Having worked for 18 years in the same organization, one would like to believe that he’s become wiser and what do you do with wisdom……. “Share it”
So here it goes..
“Perils of Loyalty”
Loyalty pays they say, however in case of employment it pays more to shift your loyalties every now and then. While some amount of loyalty is necessary to build a trust-worthy career, getting stuck to a forced one will eventually lead to a mediocre professional life both financially and otherwise(of course there are exceptions). There are 3 major areas where long service can have an adverse effect:
Lesser Compensation( Do the maths) :
It’s no secret, you just haven’t done the maths. Consider this..
“An employee A who stays in an organization for 18 years and earns a CAGR of 10% will have a CTC 40% lesser than the employee B who changes his job every 3rd year with mere 20% jump and similar CAGR for rest of the years.”

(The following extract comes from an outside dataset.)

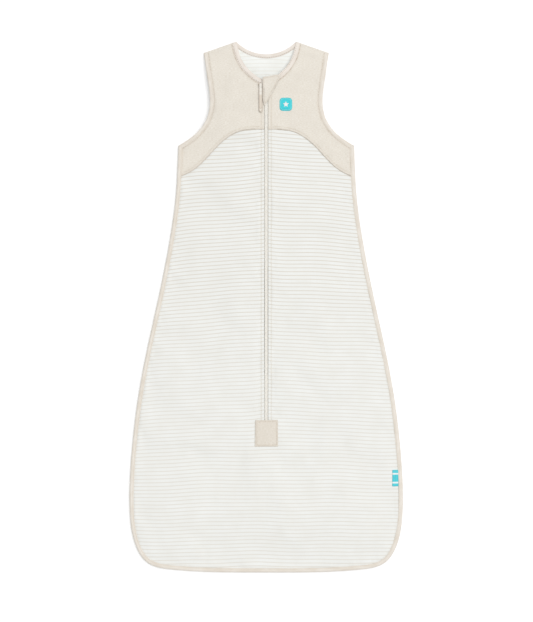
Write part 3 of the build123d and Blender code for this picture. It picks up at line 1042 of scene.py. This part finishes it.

The other fact remains that it is difficult to find an organization which will continue to give 10% CAGR for 18 years than to work in 6 different organizations and ensure 10% every year(in addition to 20% raise on job shift)
Hence the actual difference could be even higher. I know by experience it is as high as 60%
Employability (Believe it or not) :
One would like to believe that 18-20 years of loyalty towards an organization would appear as a strength in the resume however it is the other way around. It actually reduces the chances of your resume getting shortlisted for the simple reasons such as:
- You will be seen as somebody lacking diverse experiences compared to others who have worked in various industries.
- You may be underpaid/overaged(as explained above) compared to others hence not a fit.
- You may be viewed as somebody averse to accepting challenges and lacking ambitions
- Most importantly you may be viewed as a complacent person(rightly so in most of the cases) not willing to change.
Whatever may be the reason the fact remains that in majority cases employability is inversely proportional to the number of years one spent in an organization. No wonder attritions are extremely low amongst vintage resources.
Complacency (Why rock the boat?) :
Newton’s first law of motion(Law of inertia) – “An object at rest stays at rest until….” applies perfectly here. If one rests for too long, no force will be strong enough to break the inertia. The inertia gets reinforced with the thoughts such as:
- I have made a reputation for myself here, what if I do not get the same respect in the new organization?
- 20-30% jump is not good enough to compensate for what I have built here.
- Known devil is better than unknown devil.
This complacency will eventually lead to the “frog in the heating pan” situation. Either pan will get hot enough to kill the frog or the frog will keep dancing in the pan whole of its life.
There are exceptions and the fact about an exception is “it is an exceptions”and can not be planned in general. Hence the advice for planning a successful professional career would be to :
- Make a wise decision every 3-4 years(If not earlier), choose different industries and functions and surely do not stay for more than 5 years unless there is an extremely good reason(I don’t know what could that be other than the family commitments).
- Make every experience count. Earn some good references in all the organizations you work with. Every manager carries 2 lists I.e.
1.) List A – People I’ll definitely rehire/Go extra mile to refer.
2.) List B – People I’ll neither rehire nor refer.
Make sure you’re part of list A and surely not B (Contrary to the popular belief, It is not difficult)
- Keep updating yourself to the new technologies and skills.
In the end seek some good advise, be open for feedbacks and hold on to critics(Learn to differentiate between criticism and blaming).
All the best for a successful career..
These are writer’s personal views learnt from his own failures.
P.S. There are some benefits also like, in case of unforeseen events such as separation you may receive good severance package(Taxable though).